- Venue: National Shooting Centre, Châteauroux
- Dates: 27 July – 5 August 2024
- No. of events: 15 (6 men, 6 women, 3 mixed)
- Competitors: 340 (170 men and 170 women)

= Shooting at the 2024 Summer Olympics =

Shooting competitions at the 2024 Summer Olympics in Paris took place from 27 July to 5 August 2024 at the National Shooting Centre in Châteauroux. The number of shooters competing across fifteen events was reduced from 360 at the previous Games to 340, with an equal distribution between men and women. Furthermore, several significant changes were instituted in the Olympic shooting program, including the new final format and the substitution of the mixed team trap competitions with the mixed team skeet.

==Competition format==
On 9 June 2017, the International Shooting Sport Federation welcomed the decision of the International Olympic Committee to approve several changes to the Olympic shooting program to enhance the sport's popularity and worldwide appeal. One of the significant changes in the program was replacing the mixed team trap competition with the mixed team skeet to maintain and attain gender equality in sports shooting. Other ratified changes included the reduction of athletes from 360 in Tokyo 2020 to 340 and the new elimination final format for each individual shooting event.

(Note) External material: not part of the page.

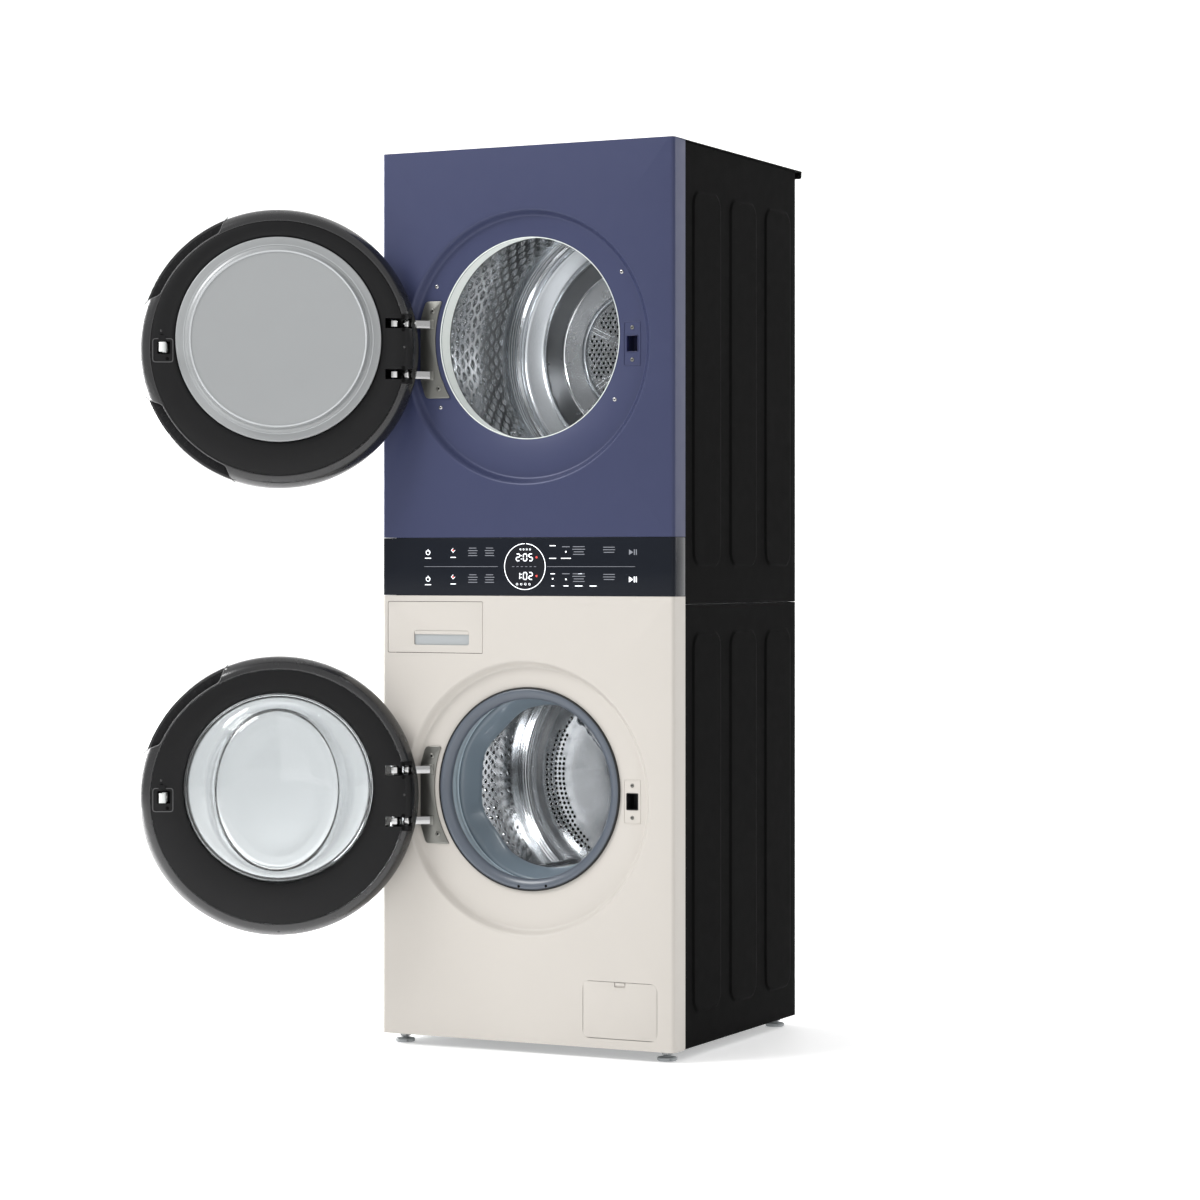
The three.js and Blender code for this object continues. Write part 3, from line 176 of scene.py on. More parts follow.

All shooters who advance to the Olympic finals of their individual events must start from scratch and hit a specific number of shots in the elimination stages. Four finalists will compete in each of the two elimination relays for the small-bore pistol and shotgun events, with the winner and runner-up proceeding to the medal rounds. For the rifle and air pistol events, the eight finalists will compete against each other until the elimination round leaves, with only two shooters battling out in a duel to decide the gold and silver medals.

==Qualification==

In early 2022, the International Shooting Sport Federation agreed to change the rules on allocating the Olympic quota places, as it aims to attain gender equality. As a result, a total of 340 quota places, with an equal distribution between men and women, will be awarded at the top-level global and continental championships.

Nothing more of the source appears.